*MATERIAL*:

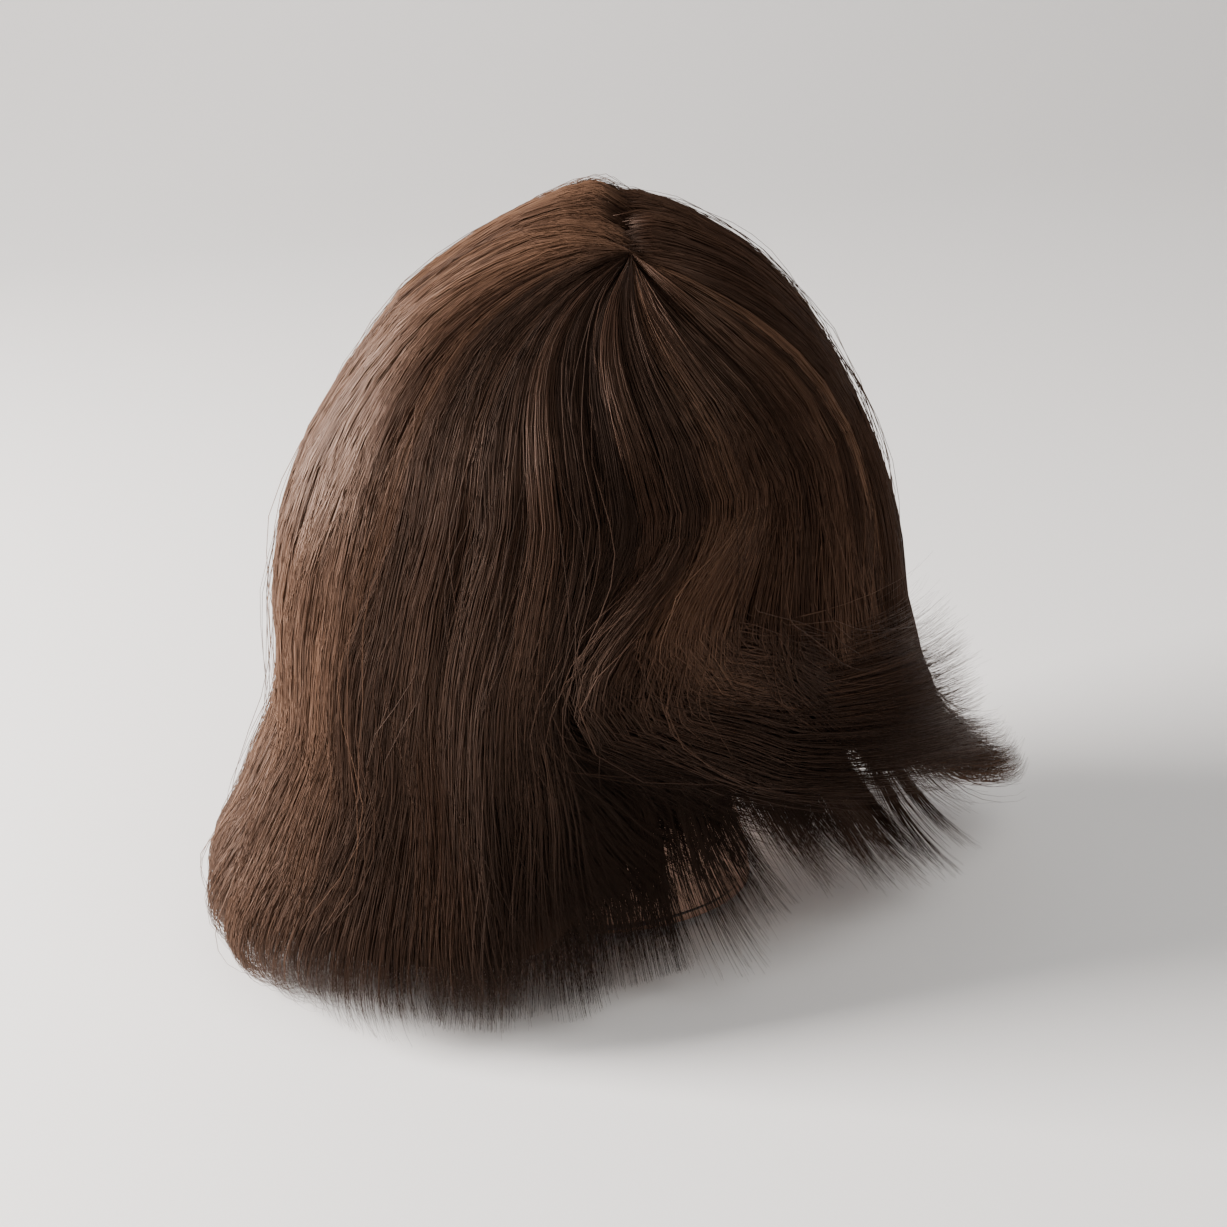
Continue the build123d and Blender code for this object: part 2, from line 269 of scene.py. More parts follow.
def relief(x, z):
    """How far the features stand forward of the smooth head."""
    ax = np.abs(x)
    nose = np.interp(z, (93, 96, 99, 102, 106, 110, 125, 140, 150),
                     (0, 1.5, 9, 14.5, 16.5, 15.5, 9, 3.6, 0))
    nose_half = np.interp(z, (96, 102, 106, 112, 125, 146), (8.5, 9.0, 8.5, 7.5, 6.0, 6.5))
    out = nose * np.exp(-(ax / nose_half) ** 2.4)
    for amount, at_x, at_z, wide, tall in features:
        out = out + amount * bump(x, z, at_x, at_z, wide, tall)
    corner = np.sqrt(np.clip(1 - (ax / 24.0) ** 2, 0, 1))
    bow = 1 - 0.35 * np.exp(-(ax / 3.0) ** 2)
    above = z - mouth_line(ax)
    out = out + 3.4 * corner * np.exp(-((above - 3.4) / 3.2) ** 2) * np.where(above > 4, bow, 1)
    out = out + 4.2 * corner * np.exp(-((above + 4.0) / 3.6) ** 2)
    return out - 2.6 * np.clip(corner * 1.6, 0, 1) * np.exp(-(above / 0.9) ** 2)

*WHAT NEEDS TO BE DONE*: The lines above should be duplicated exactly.

*TASK ANSWER*:
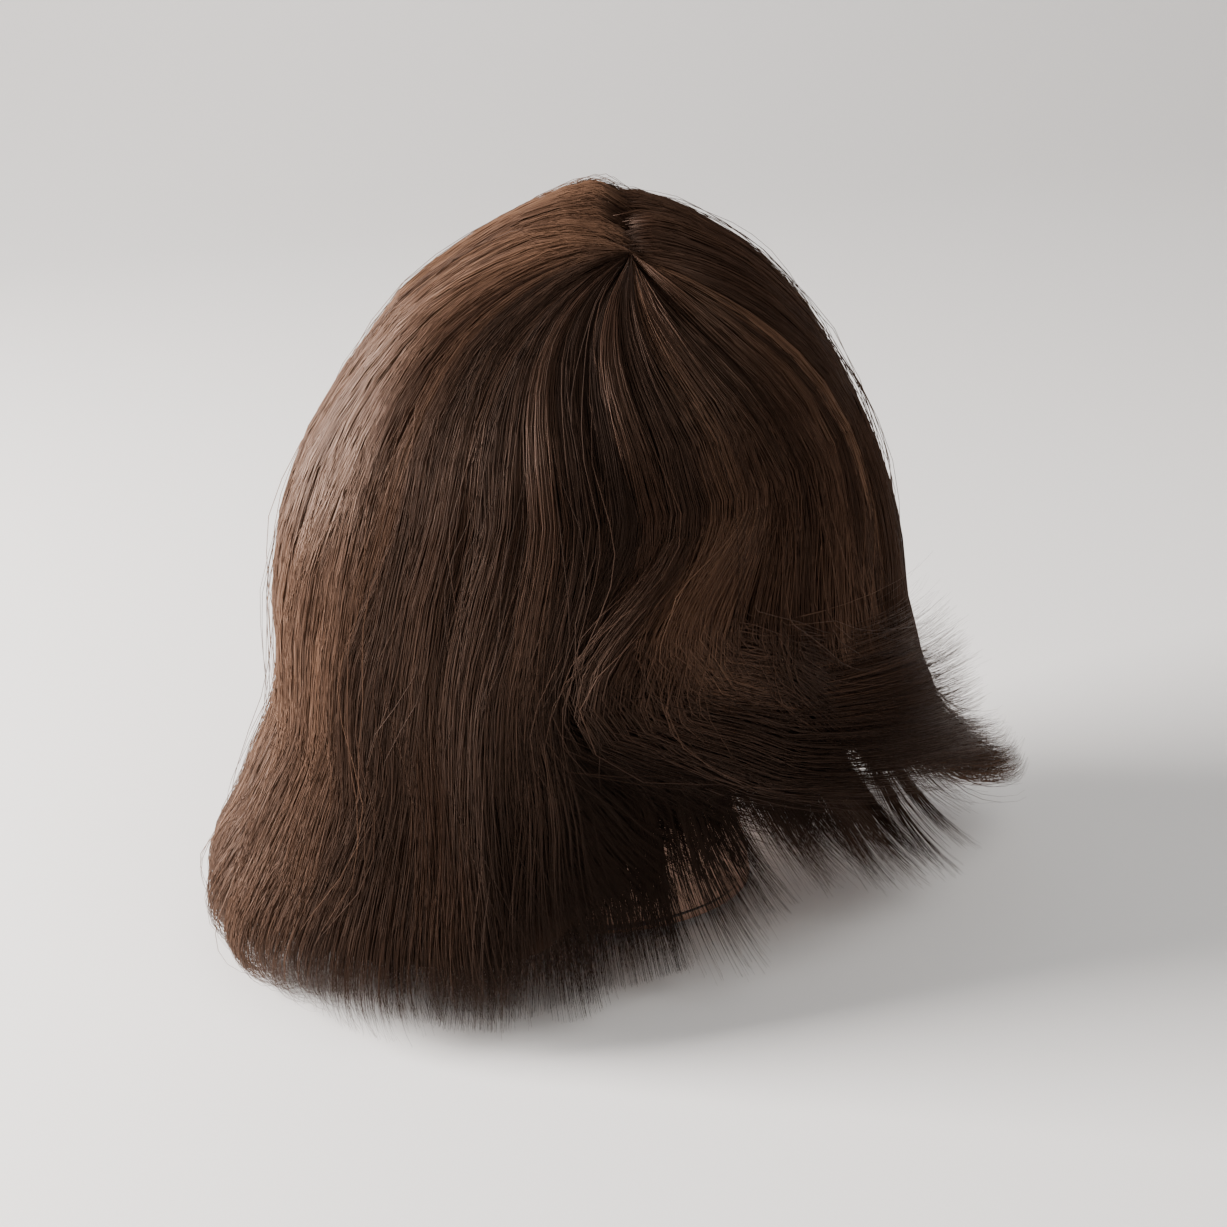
Continue the build123d and Blender code for this object: part 2, from line 269 of scene.py. More parts follow.
def relief(x, z):
    """How far the features stand forward of the smooth head."""
    ax = np.abs(x)
    nose = np.interp(z, (93, 96, 99, 102, 106, 110, 125, 140, 150),
                     (0, 1.5, 9, 14.5, 16.5, 15.5, 9, 3.6, 0))
    nose_half = np.interp(z, (96, 102, 106, 112, 125, 146), (8.5, 9.0, 8.5, 7.5, 6.0, 6.5))
    out = nose * np.exp(-(ax / nose_half) ** 2.4)
    for amount, at_x, at_z, wide, tall in features:
        out = out + amount * bump(x, z, at_x, at_z, wide, tall)
    corner = np.sqrt(np.clip(1 - (ax / 24.0) ** 2, 0, 1))
    bow = 1 - 0.35 * np.exp(-(ax / 3.0) ** 2)
    above = z - mouth_line(ax)
    out = out + 3.4 * corner * np.exp(-((above - 3.4) / 3.2) ** 2) * np.where(above > 4, bow, 1)
    out = out + 4.2 * corner * np.exp(-((above + 4.0) / 3.6) ** 2)
    return out - 2.6 * np.clip(corner * 1.6, 0, 1) * np.exp(-(above / 0.9) ** 2)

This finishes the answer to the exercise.